Like many of its neighbours, Kuwait has one of the largest mosques in the world. Open to visitors, the Grand Mosque offers tours to anyone looking to learn more about Islam or those who simply want to look closely at its staggering design
Like capital cities across the Gulf, Kuwait is growing fast, with futuristic buildings leaping skywards from the sand on a monthly basis, but for a flavour of the country’s bygone days, head to Sadu House. There you’ll be introduced to the fascinating history of the Bedouin, with a particular focus on crafts and Sadu weaving. The traditions evoked and explained are centuries old, but for some still an important cornerstone of life, too.
THE ART GALLERIES
As a wealthy OPEC nation, Kuwait has attracted more than its fair share of foreign art and artists. While they have plenty of wall space around Kuwait City, Gallery Tilal instead focuses its efforts on born-and-bred local talent. Photography and painting are the primary mediums here, but visiting exhibitions can take almost any form.
If you prefer your art a little more tactile, then the Boushahri Gallery has a big interest in sculpture and ceramics. Ordinarily you’ll find 10 different artists displaying here, on a rolling schedule throughout the year. When sculptor Jawad Boushahri founded this gallery in 1982, he originally intended to feature exclusively local artists, but in recent years his stable has become a lot more international.
Tareq Rajab Museum
A husband and wife team are behind the vast collection on display at the Tareq Rajab Museum. As many as 10,000 items will be exhibited at any one time, which may sound like a lot but only represents a third of the owners’ total. Among this impressive hoard you’ll find ceramics, calligraphy, glass, jewellery and metal work from across the Islamic world.
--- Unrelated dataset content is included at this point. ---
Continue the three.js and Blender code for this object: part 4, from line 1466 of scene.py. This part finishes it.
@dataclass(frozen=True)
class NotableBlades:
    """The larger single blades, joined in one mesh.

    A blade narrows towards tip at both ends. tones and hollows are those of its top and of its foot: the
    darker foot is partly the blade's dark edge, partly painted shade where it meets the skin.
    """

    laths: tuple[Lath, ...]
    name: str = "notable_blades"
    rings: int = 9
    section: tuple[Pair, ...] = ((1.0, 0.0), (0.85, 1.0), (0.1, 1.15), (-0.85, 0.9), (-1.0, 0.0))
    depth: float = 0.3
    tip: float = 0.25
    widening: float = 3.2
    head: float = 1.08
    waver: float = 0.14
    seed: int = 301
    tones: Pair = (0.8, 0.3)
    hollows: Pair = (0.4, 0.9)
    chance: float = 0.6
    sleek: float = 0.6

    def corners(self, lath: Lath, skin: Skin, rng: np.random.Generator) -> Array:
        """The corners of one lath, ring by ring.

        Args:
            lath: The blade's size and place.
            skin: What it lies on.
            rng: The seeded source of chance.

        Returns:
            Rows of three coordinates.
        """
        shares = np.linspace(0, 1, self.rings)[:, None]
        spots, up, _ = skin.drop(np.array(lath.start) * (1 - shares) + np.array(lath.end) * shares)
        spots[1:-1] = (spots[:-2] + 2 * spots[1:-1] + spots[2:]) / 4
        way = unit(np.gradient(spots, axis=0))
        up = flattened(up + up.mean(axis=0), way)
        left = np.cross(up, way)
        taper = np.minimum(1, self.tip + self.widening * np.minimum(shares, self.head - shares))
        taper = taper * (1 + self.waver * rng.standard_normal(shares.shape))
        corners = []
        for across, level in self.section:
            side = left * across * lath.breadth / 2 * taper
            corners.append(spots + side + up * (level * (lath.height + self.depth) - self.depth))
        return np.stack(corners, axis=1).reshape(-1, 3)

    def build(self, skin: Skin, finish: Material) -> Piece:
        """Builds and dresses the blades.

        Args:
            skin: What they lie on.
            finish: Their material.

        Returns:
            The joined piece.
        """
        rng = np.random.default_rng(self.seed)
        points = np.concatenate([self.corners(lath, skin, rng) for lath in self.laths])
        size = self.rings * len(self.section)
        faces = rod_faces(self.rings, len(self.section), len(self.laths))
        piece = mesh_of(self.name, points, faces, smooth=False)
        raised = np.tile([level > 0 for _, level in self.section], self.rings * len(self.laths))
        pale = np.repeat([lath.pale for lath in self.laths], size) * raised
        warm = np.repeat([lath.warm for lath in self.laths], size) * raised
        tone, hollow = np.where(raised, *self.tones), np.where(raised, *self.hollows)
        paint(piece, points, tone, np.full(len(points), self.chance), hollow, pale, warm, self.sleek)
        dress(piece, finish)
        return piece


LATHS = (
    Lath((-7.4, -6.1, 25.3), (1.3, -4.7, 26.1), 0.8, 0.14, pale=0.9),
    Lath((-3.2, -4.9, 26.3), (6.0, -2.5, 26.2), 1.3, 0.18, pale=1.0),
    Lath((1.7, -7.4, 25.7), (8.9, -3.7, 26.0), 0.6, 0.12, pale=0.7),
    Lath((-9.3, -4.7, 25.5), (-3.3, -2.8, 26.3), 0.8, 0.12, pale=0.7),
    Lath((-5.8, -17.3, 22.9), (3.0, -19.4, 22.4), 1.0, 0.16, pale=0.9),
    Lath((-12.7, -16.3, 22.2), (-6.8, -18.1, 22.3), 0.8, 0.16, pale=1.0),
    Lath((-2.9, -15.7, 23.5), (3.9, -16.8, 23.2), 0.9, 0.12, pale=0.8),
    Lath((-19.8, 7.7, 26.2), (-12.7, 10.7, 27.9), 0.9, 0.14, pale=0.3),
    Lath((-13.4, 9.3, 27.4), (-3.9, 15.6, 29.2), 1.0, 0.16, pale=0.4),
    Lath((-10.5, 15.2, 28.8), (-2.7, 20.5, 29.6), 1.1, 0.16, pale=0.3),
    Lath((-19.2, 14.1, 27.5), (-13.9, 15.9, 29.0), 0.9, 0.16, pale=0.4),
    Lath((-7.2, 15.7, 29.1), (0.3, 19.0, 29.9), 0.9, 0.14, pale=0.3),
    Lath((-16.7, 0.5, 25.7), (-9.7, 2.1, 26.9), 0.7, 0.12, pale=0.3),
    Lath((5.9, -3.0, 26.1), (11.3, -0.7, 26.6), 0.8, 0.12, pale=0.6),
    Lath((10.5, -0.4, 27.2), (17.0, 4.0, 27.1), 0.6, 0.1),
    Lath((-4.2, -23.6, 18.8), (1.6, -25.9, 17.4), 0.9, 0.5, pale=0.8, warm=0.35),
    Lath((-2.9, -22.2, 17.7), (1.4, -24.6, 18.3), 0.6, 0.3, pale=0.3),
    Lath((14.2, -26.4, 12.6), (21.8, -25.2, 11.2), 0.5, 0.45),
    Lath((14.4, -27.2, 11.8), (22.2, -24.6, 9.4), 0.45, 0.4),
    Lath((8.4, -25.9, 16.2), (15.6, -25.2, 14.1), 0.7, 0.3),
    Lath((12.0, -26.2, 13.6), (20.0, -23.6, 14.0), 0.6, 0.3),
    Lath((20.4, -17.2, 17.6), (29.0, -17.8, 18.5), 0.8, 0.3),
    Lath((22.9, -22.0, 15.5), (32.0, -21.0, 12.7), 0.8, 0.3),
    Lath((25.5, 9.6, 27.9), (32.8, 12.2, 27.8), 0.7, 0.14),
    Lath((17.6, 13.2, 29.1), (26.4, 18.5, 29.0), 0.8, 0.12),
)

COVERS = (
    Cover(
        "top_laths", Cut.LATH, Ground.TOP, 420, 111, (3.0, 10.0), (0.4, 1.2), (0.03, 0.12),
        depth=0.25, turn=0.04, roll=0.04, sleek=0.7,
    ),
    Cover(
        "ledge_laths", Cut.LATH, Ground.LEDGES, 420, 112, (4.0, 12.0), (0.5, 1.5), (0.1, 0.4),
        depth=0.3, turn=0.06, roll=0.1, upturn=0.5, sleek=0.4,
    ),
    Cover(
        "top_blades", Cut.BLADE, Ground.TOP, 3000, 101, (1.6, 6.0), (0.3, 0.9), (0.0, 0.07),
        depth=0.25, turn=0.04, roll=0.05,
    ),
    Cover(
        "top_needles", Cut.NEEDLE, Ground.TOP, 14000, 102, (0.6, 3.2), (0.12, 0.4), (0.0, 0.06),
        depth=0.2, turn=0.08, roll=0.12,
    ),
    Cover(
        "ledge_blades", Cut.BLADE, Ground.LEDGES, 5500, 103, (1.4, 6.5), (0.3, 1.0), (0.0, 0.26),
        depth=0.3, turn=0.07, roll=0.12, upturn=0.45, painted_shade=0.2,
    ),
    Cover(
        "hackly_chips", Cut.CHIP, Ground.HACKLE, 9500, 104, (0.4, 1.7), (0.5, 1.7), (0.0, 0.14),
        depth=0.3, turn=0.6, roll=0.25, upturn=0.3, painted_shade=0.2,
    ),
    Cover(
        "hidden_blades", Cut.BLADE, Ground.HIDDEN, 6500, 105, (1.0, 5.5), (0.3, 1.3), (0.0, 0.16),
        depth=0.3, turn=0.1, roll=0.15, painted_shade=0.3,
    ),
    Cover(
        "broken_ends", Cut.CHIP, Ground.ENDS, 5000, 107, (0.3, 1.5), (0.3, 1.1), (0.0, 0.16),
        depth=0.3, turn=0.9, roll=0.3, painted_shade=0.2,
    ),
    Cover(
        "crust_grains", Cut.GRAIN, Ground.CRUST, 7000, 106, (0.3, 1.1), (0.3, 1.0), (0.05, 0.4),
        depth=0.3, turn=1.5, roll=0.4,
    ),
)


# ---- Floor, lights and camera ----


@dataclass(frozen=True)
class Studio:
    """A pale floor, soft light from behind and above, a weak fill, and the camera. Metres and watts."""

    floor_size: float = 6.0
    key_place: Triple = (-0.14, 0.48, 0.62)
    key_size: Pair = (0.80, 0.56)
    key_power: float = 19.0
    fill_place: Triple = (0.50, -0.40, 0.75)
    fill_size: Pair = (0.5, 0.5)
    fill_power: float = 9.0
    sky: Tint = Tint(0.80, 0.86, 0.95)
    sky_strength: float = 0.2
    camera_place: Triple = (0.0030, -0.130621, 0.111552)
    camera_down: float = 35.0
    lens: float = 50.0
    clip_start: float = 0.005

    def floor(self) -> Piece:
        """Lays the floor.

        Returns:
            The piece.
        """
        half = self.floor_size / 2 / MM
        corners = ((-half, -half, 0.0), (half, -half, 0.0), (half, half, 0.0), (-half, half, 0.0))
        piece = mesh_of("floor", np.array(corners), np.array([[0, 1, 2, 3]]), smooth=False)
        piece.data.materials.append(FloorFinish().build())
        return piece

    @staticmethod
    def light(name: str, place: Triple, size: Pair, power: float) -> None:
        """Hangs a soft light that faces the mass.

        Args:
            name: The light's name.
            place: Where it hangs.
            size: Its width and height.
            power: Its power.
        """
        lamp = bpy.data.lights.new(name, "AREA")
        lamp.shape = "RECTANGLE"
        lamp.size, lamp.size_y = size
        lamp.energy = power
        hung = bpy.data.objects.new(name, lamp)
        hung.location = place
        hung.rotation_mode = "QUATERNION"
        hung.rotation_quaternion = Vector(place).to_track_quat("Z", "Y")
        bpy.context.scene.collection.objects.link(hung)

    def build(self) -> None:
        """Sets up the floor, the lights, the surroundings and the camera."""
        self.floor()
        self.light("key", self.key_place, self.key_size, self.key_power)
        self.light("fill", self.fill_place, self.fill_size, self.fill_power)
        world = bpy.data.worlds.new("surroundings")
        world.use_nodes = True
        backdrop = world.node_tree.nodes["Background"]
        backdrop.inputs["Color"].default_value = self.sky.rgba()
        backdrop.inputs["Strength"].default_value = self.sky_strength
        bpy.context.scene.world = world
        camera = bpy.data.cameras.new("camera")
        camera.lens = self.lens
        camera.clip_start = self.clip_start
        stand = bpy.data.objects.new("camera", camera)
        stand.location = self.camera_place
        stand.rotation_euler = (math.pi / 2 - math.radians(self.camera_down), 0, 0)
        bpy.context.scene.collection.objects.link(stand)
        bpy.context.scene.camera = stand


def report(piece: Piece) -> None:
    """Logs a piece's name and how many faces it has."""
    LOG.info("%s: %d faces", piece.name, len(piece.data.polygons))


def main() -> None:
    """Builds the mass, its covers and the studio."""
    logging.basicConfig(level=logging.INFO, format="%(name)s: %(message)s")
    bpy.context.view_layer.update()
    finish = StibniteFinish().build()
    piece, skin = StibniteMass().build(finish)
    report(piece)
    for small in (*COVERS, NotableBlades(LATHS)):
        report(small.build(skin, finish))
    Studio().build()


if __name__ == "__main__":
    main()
With so many people originally coming from elsewhere, it’s perhaps no surprise that Kuwait is home to some great international cuisine. It’s particularly strong with Indian food and arguably the best in town is the Crowne Plaza’s superlative Jamawar, which offers traditional and modern dishes from across mother India.
It’s not easy to find many restaurants serving purely authentic Kuwaiti food, but for a good selection alongside other Arabic favourites, Dar Hamad is a stand-out choice. An independent, away from any hotels, it’s a refined, high-end setting for modern Middle Eastern food. There are cheaper Arabic restaurants in town, but none quite so stylish.
Inside the beautifully appointed Jumeirah Messilah Beach Hotel & Spa you’ll find the brilliant seafood specialist Salt, one of the best restaurants in town.
It may not, on the surface, seem like the most thrilling subject, but the fate of Kuwait – and the entire Gulf region – would be markedly different if it weren’t for the discovery of oil. To that end, South Travels offers a Black Gold Era tour, chronicling the discovery of the world’s largest oil fields and Kuwait’s access to them. Included is a trip to the Kuwait Oil Display Museum a genuinely fascinating facility located 40km outside of Kuwait City.
Birds are the word
It may be a surprise to learn that despite its occasionally harsh desert environment, over 330 species of bird visit Kuwait throughout the year. The vast majority are migratory, but in the cooler months, they literally flock to the nation’s various islands. Local birder Abdul Rahman Al-Sirhan Alenezi offers tours across his country in the hopes of spotting the most interesting species.
It’s not located in the city centre, but Al Shaheed Park is the largest in the country, boasting botanical gardens, museums, lakes and running tracks. Well worth the short detour
Despite being just 20km offshore, Failaka Island is unlike anywhere else in the country. There are over 4,000 years of human history to be explored on day trips from Kuwait City, from Mesopotamian to Dilmun to Greek. There are plenty of ruins to see, but Failaka is also home to an amazing display of spring flora, and has positioned itself as Kuwait’s watersports hub.
WHERE TO STAY
Jumeirah Messilah Beach Hotel & Spa
The Jumeirah brand may have expanded from Dubai across the world in recent years, but it’s also done a good job of finding space throughout the Middle East. And this stunning beach hotel on the south coast offers a variety of accommodation options, an open-air swimming pool, access to Messilah’s shores, a tranquil Talise spa and seven restaurants and lounges.
JW Marriott Kuwait City Hotel
An ideal stay for the seasoned business traveller, this distinguished luxury hotel is set in the heart of Kuwait City’s commercial and financial district, only 15 minutes away from Kuwait International Airport. Its four restaurants are well-known eateries in the city and its Elite Health Club is a good place to unwind after a busy day.
Four Seasons Hotel Kuwait at Burj Alshaya
This property may have only opened a few month’s ago, but it has certainly upped the ante in terms of Kuwait’s luxury hotel scene. It’s a designer abode (art and sculpture adorn the walls and there’s a striking spiral staircase in the lobby) that includes a glorious spa and five restaurants and lounges overseen by renowned Italian Executive Chef Sebastiano Spriveri.